While the ’70s saw important cultural and political achievements for black Americans — in 1972, Shirley Chisholm became the first black candidate to seek a major party’s presidential nomination — the decade was still afflicted by a virulent strain of conservatism. In particular, Richard Nixon’s administration (and later, in the ’80s, Ronald Reagan’s) did little to fuel mobility for the poor and did much to pulverize protections against discrimination.

For many black viewers, then, “Movin’ On Up” wasn’t merely a song to accompany a show’s opening credits. It was spiritual, and aspirational, at a time when black Americans were pushing for pop-cultural visibility — “Good Times” and “The Jeffersons” were among the first series to have predominantly black casts — and for advancement broadly.

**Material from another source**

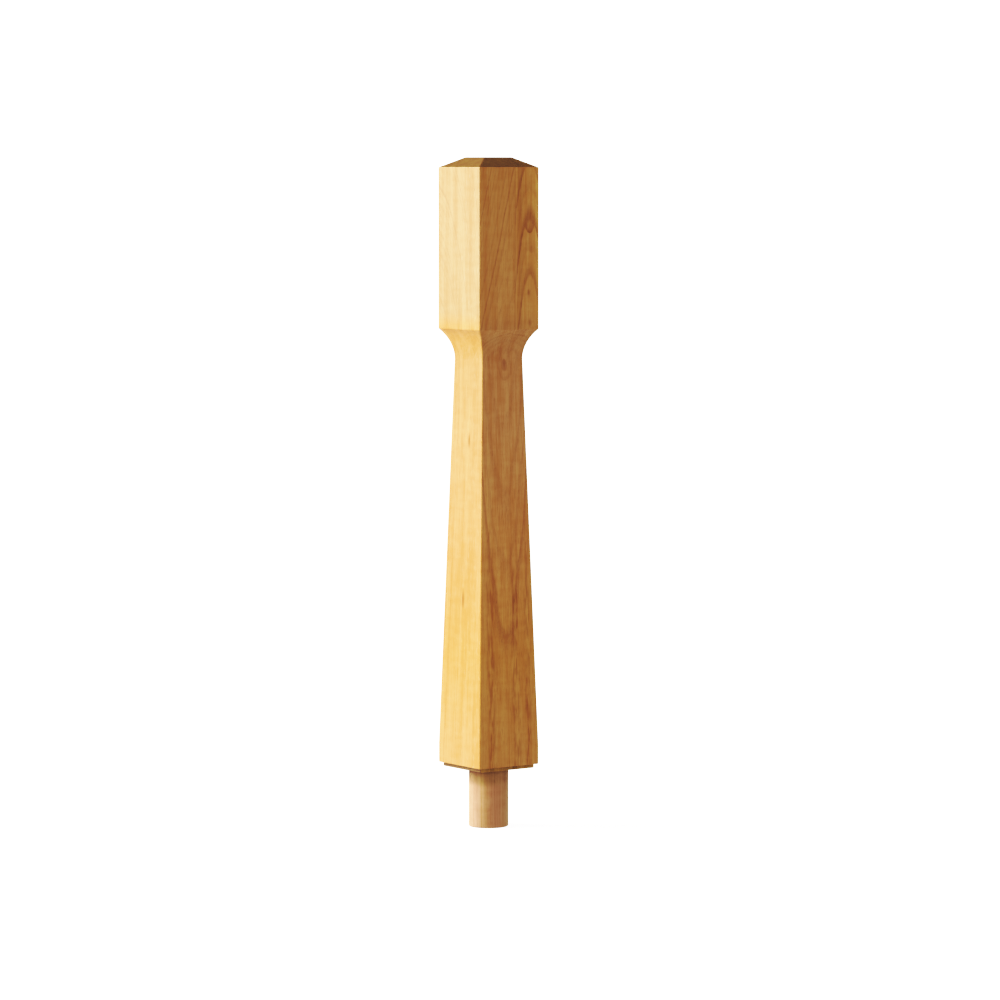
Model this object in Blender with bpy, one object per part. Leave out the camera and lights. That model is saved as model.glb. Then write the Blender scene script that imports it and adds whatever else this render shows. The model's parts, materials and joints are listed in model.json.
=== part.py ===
"""A short square newel post for a staircase: a square oak body with a low weathered cap, a cove, and a
shaft that tapers out to its foot, standing on a round peg that fits the bore of a newel base.

Units are metres, +Z is up. The origin is the middle of the peg's lower end, and the post's four faces
look along X and Y.
"""

import math

import bmesh
import bpy

# The post as a whole
POST_WIDTH = 0.091
POST_LENGTH = 0.762
ARRIS_RADIUS = 0.002
ARRIS_STEPS = 4

# The weathered cap, cut on the top of the post
CAP_RISE = 0.0125
CAP_FLAT_WIDTH = 0.042

# The square block, and the cove under it
BLOCK_LENGTH = 0.2015
COVE_HEIGHT = 0.038
COVE_STEPS = 14
NECK_WIDTH = 0.0615

# The parallel foot, and the step set back under it
FOOT_LENGTH = 0.025
STEP_HEIGHT = 0.005
STEP_SETBACK = 0.0042

# The round peg: the length that shows, and the length glued into the body
SPIGOT_DIAMETER = 0.050
SPIGOT_LENGTH = 0.075
SPIGOT_HIDDEN_LENGTH = 0.060
SPIGOT_CHAMFER = 0.0015
SPIGOT_SIDES = 48
GLUE_GAP = 0.0003
BORE_END_ROOM = 0.002

# Levels, from the peg's lower end upwards
SHOULDER_Z = SPIGOT_LENGTH
FOOT_BOTTOM_Z = SHOULDER_Z + STEP_HEIGHT
FOOT_TOP_Z = FOOT_BOTTOM_Z + FOOT_LENGTH
CAP_TOP_Z = FOOT_BOTTOM_Z + POST_LENGTH
BLOCK_TOP_Z = CAP_TOP_Z - CAP_RISE
BLOCK_BOTTOM_Z = BLOCK_TOP_Z - BLOCK_LENGTH
NECK_Z = BLOCK_BOTTOM_Z - COVE_HEIGHT

# How far the bore's cutter runs out below the body, so that the cut is clean
CUTTER_OVERRUN = 0.010


def clear_scene():
    """Remove every object, so that the script starts from an empty scene."""
    for obj in list(bpy.data.objects):
        bpy.data.objects.remove(obj)


def make_material(name, colour, roughness):
    """A plain Principled material for one kind of wood."""
    material = bpy.data.materials.new(name)
    material.use_nodes = True
    shader = material.node_tree.nodes["Principled BSDF"]
    shader.inputs["Base Color"].default_value = (*colour, 1.0)
    shader.inputs["Roughness"].default_value = roughness
    shader.inputs["Metallic"].default_value = 0.0
    material.diffuse_color = (*colour, 1.0)
    return material


def square_ring(mesh, width, z, radius):
    """Vertices of one level of the post: a square with its corners eased to a radius."""
    centre = width / 2 - radius
    ring = []
    for quarter in range(4):
        turn = math.radians(90 * quarter)
        for step in range(ARRIS_STEPS + 1):
            angle = math.radians(90) * step / ARRIS_STEPS
            x = centre + radius * math.cos(angle)
            y = centre + radius * math.sin(angle)
            ring.append(
                mesh.verts.new(
                    (
                        x * math.cos(turn) - y * math.sin(turn),
                        x * math.sin(turn) + y * math.cos(turn),
                        z,
                    )
                )
            )
    return ring


def skin(mesh, lower, upper):
    """Faces between two levels, facing outwards."""
    count = len(lower)
    for i in range(count):
        j = (i + 1) % count
        mesh.faces.new((lower[i], lower[j], upper[j], upper[i]))


def cove_levels():
    """(width, z) down the cove: an arc that is upright at the neck and meets the block at its arris."""
    depth = (POST_WIDTH - NECK_WIDTH) / 2
    radius = (depth**2 + COVE_HEIGHT**2) / (2 * depth)
    sweep = math.asin(COVE_HEIGHT / radius)
    levels = []
    for step in range(COVE_STEPS + 1):
        angle = sweep * step / COVE_STEPS
        inward = radius * (1 - math.cos(angle))
        levels.append((NECK_WIDTH + 2 * inward, NECK_Z + radius * math.sin(angle)))
    return levels


def post_levels():
    """(width, z) of the body from the step under the foot to the flat on the cap."""
    step_width = POST_WIDTH - 2 * STEP_SETBACK
    levels = [(step_width, SHOULDER_Z), (step_width, FOOT_BOTTOM_Z)]
    levels += [(POST_WIDTH, FOOT_BOTTOM_Z), (POST_WIDTH, FOOT_TOP_Z)]
    levels += cove_levels()
    levels += [(POST_WIDTH, BLOCK_TOP_Z), (CAP_FLAT_WIDTH, CAP_TOP_Z)]
    return levels


def make_bore_cutter():
    """The round cutter for the peg's blind bore, which runs out below the body."""
    radius = SPIGOT_DIAMETER / 2 + GLUE_GAP
    depth = SPIGOT_HIDDEN_LENGTH + BORE_END_ROOM
    length = depth + CUTTER_OVERRUN
    mesh = bmesh.new()
    bmesh.ops.create_cone(
        mesh,
        cap_ends=True,
        segments=SPIGOT_SIDES,
        radius1=radius,
        radius2=radius,
        depth=length,
    )
    data = bpy.data.meshes.new("bore_cutter")
    mesh.to_mesh(data)
    mesh.free()
    cutter = bpy.data.objects.new("bore_cutter", data)
    bpy.context.collection.objects.link(cutter)
    cutter.location.z = SHOULDER_Z + depth - length / 2
    cutter.hide_render = True
    cutter.display_type = "WIRE"
    return cutter


def make_body(material):
    """The post's body, skinned level by level, with the peg's bore cut into its underside."""
    mesh = bmesh.new()
    rings = [square_ring(mesh, width, z, ARRIS_RADIUS) for width, z in post_levels()]
    for lower, upper in zip(rings, rings[1:]):
        skin(mesh, lower, upper)
    mesh.faces.new(list(reversed(rings[0])))
    mesh.faces.new(rings[-1])
    data = bpy.data.meshes.new("newel_body")
    mesh.to_mesh(data)
    mesh.free()
    data.shade_smooth()
    data.set_sharp_from_angle(angle=math.radians(24))
    data.materials.append(material)
    body = bpy.data.objects.new("newel_body", data)
    bpy.context.collection.objects.link(body)

    cutter = make_bore_cutter()
    cutter.parent = body
    bore = body.modifiers.new("bore for the peg", "BOOLEAN")
    bore.operation = "DIFFERENCE"
    bore.object = cutter
    return body


def make_spigot(material):
    """The round peg, with both of its rims chamfered."""
    length = SPIGOT_LENGTH + SPIGOT_HIDDEN_LENGTH
    mesh = bmesh.new()
    bmesh.ops.create_cone(
        mesh,
        cap_ends=True,
        segments=SPIGOT_SIDES,
        radius1=SPIGOT_DIAMETER / 2,
        radius2=SPIGOT_DIAMETER / 2,
        depth=length,
    )
    rims = [edge for edge in mesh.edges if edge.verts[0].co.z * edge.verts[1].co.z > 0]
    bmesh.ops.bevel(mesh, geom=rims, offset=SPIGOT_CHAMFER, segments=2, affect="EDGES")
    data = bpy.data.meshes.new("spigot")
    mesh.to_mesh(data)
    mesh.free()
    data.shade_smooth()
    data.set_sharp_from_angle(angle=math.radians(24))
    data.materials.append(material)
    spigot = bpy.data.objects.new("spigot", data)
    bpy.context.collection.objects.link(spigot)
    spigot.location.z = length / 2
    return spigot


def main():
    clear_scene()
    lacquered_oak = make_material("lacquered_oak", (0.56, 0.33, 0.14), 0.42)
    bare_oak = make_material("bare_oak", (0.62, 0.42, 0.24), 0.62)
    body = make_body(lacquered_oak)
    spigot = make_spigot(bare_oak)
    spigot.parent = body


main()
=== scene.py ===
# %% [markdown]
# # A short square newel post in oak
#
# A newel post stands at the foot or the turn of a staircase and carries the handrail. This one is square
# oak: a low weathered cap, a plain block for the handrail, a cove that takes the block in to a neck, and a
# shaft that widens again down to its foot. A round peg under the foot drops into the bore of a newel base.
#
# The measured post is there already, as two plain solids. This lesson gives each of them a finer mesh of the
# same size, and then oak that is worked out in three dimensions, so that each cut through the wood shows its
# own side of the grain. The sizes could be typed in again here. They are read from the solids instead, so
# that the fine post and the measured one can never drift apart.

# %% Load the measured post
import json
import math

import bmesh
import bpy
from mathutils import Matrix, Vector

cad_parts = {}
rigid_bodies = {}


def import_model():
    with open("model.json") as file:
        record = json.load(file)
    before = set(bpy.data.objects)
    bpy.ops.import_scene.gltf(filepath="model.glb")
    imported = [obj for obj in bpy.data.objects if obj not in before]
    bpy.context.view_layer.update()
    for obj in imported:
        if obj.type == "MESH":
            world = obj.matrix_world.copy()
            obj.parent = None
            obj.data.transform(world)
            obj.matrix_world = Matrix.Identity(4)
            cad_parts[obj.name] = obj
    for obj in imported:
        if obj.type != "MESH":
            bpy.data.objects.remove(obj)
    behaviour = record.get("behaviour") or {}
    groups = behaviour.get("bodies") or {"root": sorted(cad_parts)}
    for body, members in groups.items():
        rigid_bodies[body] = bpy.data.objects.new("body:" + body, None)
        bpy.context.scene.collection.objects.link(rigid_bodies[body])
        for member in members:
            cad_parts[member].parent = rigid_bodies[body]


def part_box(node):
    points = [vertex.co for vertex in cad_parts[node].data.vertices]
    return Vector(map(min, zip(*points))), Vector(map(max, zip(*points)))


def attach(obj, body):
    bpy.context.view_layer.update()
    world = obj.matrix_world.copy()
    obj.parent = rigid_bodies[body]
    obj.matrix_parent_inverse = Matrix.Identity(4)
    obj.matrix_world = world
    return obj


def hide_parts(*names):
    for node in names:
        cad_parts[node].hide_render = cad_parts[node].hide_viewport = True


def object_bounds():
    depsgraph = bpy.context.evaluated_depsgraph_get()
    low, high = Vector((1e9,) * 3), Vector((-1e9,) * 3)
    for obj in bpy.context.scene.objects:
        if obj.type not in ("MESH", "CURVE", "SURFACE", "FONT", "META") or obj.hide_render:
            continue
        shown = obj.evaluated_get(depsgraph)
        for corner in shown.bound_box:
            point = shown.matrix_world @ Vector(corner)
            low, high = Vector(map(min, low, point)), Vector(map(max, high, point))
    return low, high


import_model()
cad_low, cad_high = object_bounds()
body_low, body_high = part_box("newel_body")
peg_low, peg_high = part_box("spigot")
for solid in bpy.data.objects:
    solid.select_set(False)
print("post", [round(side, 4) for side in body_high - body_low])
print("peg", [round(side, 4) for side in peg_high - peg_low])

# %% [markdown]
# ## The view
#
# The post is looked at from a long way off with a long lens, a little to the left of its front, with the
# eye just under the cap. So the front arris stands left of the middle, the front face shows wide, the left
# face shows narrow, and upright edges stay nearly parallel. A camera can be aimed with a constraint. Here
# its turn is worked out once from the place of the eye and the point that it looks at, because both are
# plain numbers that can be changed one at a time.

# %% Place the camera
VIEW_AZIMUTH = math.radians(-35.15)
VIEW_DISTANCE = 5.481
EYE_HEIGHT = 0.8353
AIM_HEIGHT = 0.4126
AIM_ASIDE = 0.0144
LENS_MM = 157.5
SENSOR_MM = 36.0
SEES_AS_FAR_AS = 100.0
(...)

This reading of the song as an ode to black empowerment isn’t a stretch. As DuBois’ daughter, Kesha Gupta-Fields, recently explained her mother’s thinking in writing “Movin’ On Up”: “(DuBois) wrote that song as a promise to her mother, that when she obtained a certain level of stardom, that her dream was to essentially have her mom live in a deluxe apartment,” Gupta-Fields said. “That was written and sung as a gift to her mother, Lilian DuBois.”

Crucially, the news of DuBois’ death arrives at a moment of renewed discussion of the witches’ brew of racism and economic inequality. Consider Wednesday night’s charged Democratic debate in Las Vegas, Nevada.

“Democrats aren’t going to win if we have a nominee who has a history of hiding his tax returns, of harassing women, and of supporting racist policies like redlining and ‘stop and frisk,'” Sen. Elizabeth Warren of Massachusetts said.

She continued: “Look, I’ll support whoever the Democratic nominee is. But understand this: Democrats take a huge risk if we just substitute one arrogant billionaire for another.”

Warren’s remarks were perhaps the most memorable of the debate-stage digs at former New York City Mayor Michael Bloomberg. His 11th-hour bid for the Democratic nomination has been dogged by his support, even within the past few years, for the exact sorts of practices that have long oppressed black Americans and other people of color — that have quietly aimed to keep DuBois’ dream of black prosperity at a distance. (“It targeted black and brown men from the beginning,” Warren said of the “stop and frisk” policing strategy.)

The power of “Movin’ On Up” can’t be diminished that easily, however. DuBois is gone, but in important ways, the radical optimism so associated with the late actress remains — thanks to a theme song that turned out to be much, much more.